→ INSTRUCTION:
Output each line of the material exactly as it stands.
** Start of SOURCE EXCERPT **
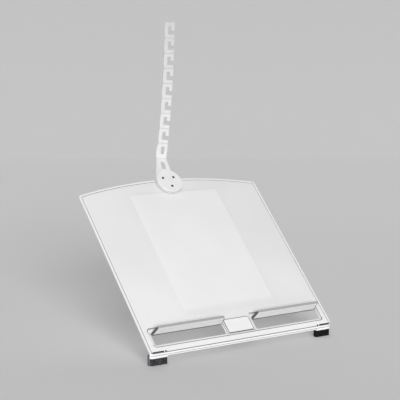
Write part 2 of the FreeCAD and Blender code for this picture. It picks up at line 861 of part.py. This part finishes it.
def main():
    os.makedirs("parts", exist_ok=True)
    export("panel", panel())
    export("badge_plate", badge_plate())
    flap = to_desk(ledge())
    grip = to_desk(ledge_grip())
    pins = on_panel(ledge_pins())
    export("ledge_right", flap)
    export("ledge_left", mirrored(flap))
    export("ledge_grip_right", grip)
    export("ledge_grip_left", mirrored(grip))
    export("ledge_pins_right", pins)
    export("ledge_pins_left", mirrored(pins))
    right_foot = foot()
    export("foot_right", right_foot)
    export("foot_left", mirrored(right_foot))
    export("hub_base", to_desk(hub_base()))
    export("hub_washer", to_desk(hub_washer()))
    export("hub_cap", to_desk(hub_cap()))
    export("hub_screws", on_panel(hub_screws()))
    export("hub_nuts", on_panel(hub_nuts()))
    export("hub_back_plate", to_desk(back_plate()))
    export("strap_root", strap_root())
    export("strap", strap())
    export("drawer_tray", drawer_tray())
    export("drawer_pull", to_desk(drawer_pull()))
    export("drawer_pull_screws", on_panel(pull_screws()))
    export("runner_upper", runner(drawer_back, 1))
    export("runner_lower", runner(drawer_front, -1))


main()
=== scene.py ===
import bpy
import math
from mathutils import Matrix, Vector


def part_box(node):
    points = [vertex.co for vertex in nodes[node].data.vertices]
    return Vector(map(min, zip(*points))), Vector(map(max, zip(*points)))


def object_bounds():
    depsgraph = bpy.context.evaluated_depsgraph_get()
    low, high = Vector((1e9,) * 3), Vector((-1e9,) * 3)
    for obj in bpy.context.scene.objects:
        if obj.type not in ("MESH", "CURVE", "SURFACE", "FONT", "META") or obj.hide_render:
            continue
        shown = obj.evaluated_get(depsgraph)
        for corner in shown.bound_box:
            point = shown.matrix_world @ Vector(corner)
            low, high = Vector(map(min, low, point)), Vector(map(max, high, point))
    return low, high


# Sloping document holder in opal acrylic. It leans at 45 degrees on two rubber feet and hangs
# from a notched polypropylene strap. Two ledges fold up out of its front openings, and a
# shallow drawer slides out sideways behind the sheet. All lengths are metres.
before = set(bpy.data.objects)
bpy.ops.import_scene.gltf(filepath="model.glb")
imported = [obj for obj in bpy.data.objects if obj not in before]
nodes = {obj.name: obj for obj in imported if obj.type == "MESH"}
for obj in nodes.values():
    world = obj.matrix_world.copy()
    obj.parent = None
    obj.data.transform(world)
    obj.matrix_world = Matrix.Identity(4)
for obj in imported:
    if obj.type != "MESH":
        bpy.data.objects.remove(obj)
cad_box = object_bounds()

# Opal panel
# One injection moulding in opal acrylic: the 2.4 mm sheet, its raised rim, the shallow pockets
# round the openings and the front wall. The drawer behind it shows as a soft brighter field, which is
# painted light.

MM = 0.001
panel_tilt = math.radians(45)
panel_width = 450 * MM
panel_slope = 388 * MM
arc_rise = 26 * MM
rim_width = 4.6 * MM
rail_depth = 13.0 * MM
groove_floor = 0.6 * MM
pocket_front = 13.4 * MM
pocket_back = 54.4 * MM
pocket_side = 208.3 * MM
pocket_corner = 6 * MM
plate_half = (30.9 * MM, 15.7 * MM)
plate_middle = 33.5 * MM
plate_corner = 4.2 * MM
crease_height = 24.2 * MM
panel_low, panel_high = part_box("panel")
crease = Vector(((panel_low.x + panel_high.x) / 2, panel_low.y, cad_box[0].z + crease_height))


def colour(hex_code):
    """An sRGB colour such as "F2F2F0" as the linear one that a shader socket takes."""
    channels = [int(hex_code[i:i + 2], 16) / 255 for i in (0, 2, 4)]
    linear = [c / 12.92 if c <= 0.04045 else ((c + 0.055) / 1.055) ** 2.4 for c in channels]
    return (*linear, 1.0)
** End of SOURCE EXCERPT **
→ ANSWER TO THE TASK:
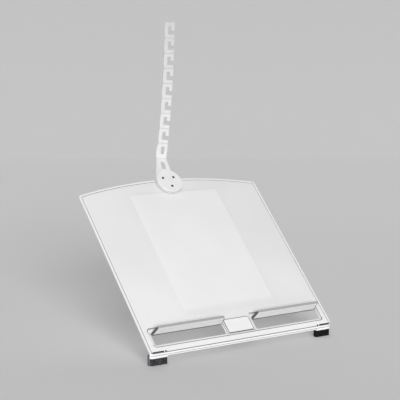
Write part 2 of the FreeCAD and Blender code for this picture. It picks up at line 861 of part.py. This part finishes it.
def main():
    os.makedirs("parts", exist_ok=True)
    export("panel", panel())
    export("badge_plate", badge_plate())
    flap = to_desk(ledge())
    grip = to_desk(ledge_grip())
    pins = on_panel(ledge_pins())
    export("ledge_right", flap)
    export("ledge_left", mirrored(flap))
    export("ledge_grip_right", grip)
    export("ledge_grip_left", mirrored(grip))
    export("ledge_pins_right", pins)
    export("ledge_pins_left", mirrored(pins))
    right_foot = foot()
    export("foot_right", right_foot)
    export("foot_left", mirrored(right_foot))
    export("hub_base", to_desk(hub_base()))
    export("hub_washer", to_desk(hub_washer()))
    export("hub_cap", to_desk(hub_cap()))
    export("hub_screws", on_panel(hub_screws()))
    export("hub_nuts", on_panel(hub_nuts()))
    export("hub_back_plate", to_desk(back_plate()))
    export("strap_root", strap_root())
    export("strap", strap())
    export("drawer_tray", drawer_tray())
    export("drawer_pull", to_desk(drawer_pull()))
    export("drawer_pull_screws", on_panel(pull_screws()))
    export("runner_upper", runner(drawer_back, 1))
    export("runner_lower", runner(drawer_front, -1))


main()
=== scene.py ===
import bpy
import math
from mathutils import Matrix, Vector


def part_box(node):
    points = [vertex.co for vertex in nodes[node].data.vertices]
    return Vector(map(min, zip(*points))), Vector(map(max, zip(*points)))


def object_bounds():
    depsgraph = bpy.context.evaluated_depsgraph_get()
    low, high = Vector((1e9,) * 3), Vector((-1e9,) * 3)
    for obj in bpy.context.scene.objects:
        if obj.type not in ("MESH", "CURVE", "SURFACE", "FONT", "META") or obj.hide_render:
            continue
        shown = obj.evaluated_get(depsgraph)
        for corner in shown.bound_box:
            point = shown.matrix_world @ Vector(corner)
            low, high = Vector(map(min, low, point)), Vector(map(max, high, point))
    return low, high


# Sloping document holder in opal acrylic. It leans at 45 degrees on two rubber feet and hangs
# from a notched polypropylene strap. Two ledges fold up out of its front openings, and a
# shallow drawer slides out sideways behind the sheet. All lengths are metres.
before = set(bpy.data.objects)
bpy.ops.import_scene.gltf(filepath="model.glb")
imported = [obj for obj in bpy.data.objects if obj not in before]
nodes = {obj.name: obj for obj in imported if obj.type == "MESH"}
for obj in nodes.values():
    world = obj.matrix_world.copy()
    obj.parent = None
    obj.data.transform(world)
    obj.matrix_world = Matrix.Identity(4)
for obj in imported:
    if obj.type != "MESH":
        bpy.data.objects.remove(obj)
cad_box = object_bounds()

# Opal panel
# One injection moulding in opal acrylic: the 2.4 mm sheet, its raised rim, the shallow pockets
# round the openings and the front wall. The drawer behind it shows as a soft brighter field, which is
# painted light.

MM = 0.001
panel_tilt = math.radians(45)
panel_width = 450 * MM
panel_slope = 388 * MM
arc_rise = 26 * MM
rim_width = 4.6 * MM
rail_depth = 13.0 * MM
groove_floor = 0.6 * MM
pocket_front = 13.4 * MM
pocket_back = 54.4 * MM
pocket_side = 208.3 * MM
pocket_corner = 6 * MM
plate_half = (30.9 * MM, 15.7 * MM)
plate_middle = 33.5 * MM
plate_corner = 4.2 * MM
crease_height = 24.2 * MM
panel_low, panel_high = part_box("panel")
crease = Vector(((panel_low.x + panel_high.x) / 2, panel_low.y, cad_box[0].z + crease_height))


def colour(hex_code):
    """An sRGB colour such as "F2F2F0" as the linear one that a shader socket takes."""
    channels = [int(hex_code[i:i + 2], 16) / 255 for i in (0, 2, 4)]
    linear = [c / 12.92 if c <= 0.04045 else ((c + 0.055) / 1.055) ** 2.4 for c in channels]
    return (*linear, 1.0)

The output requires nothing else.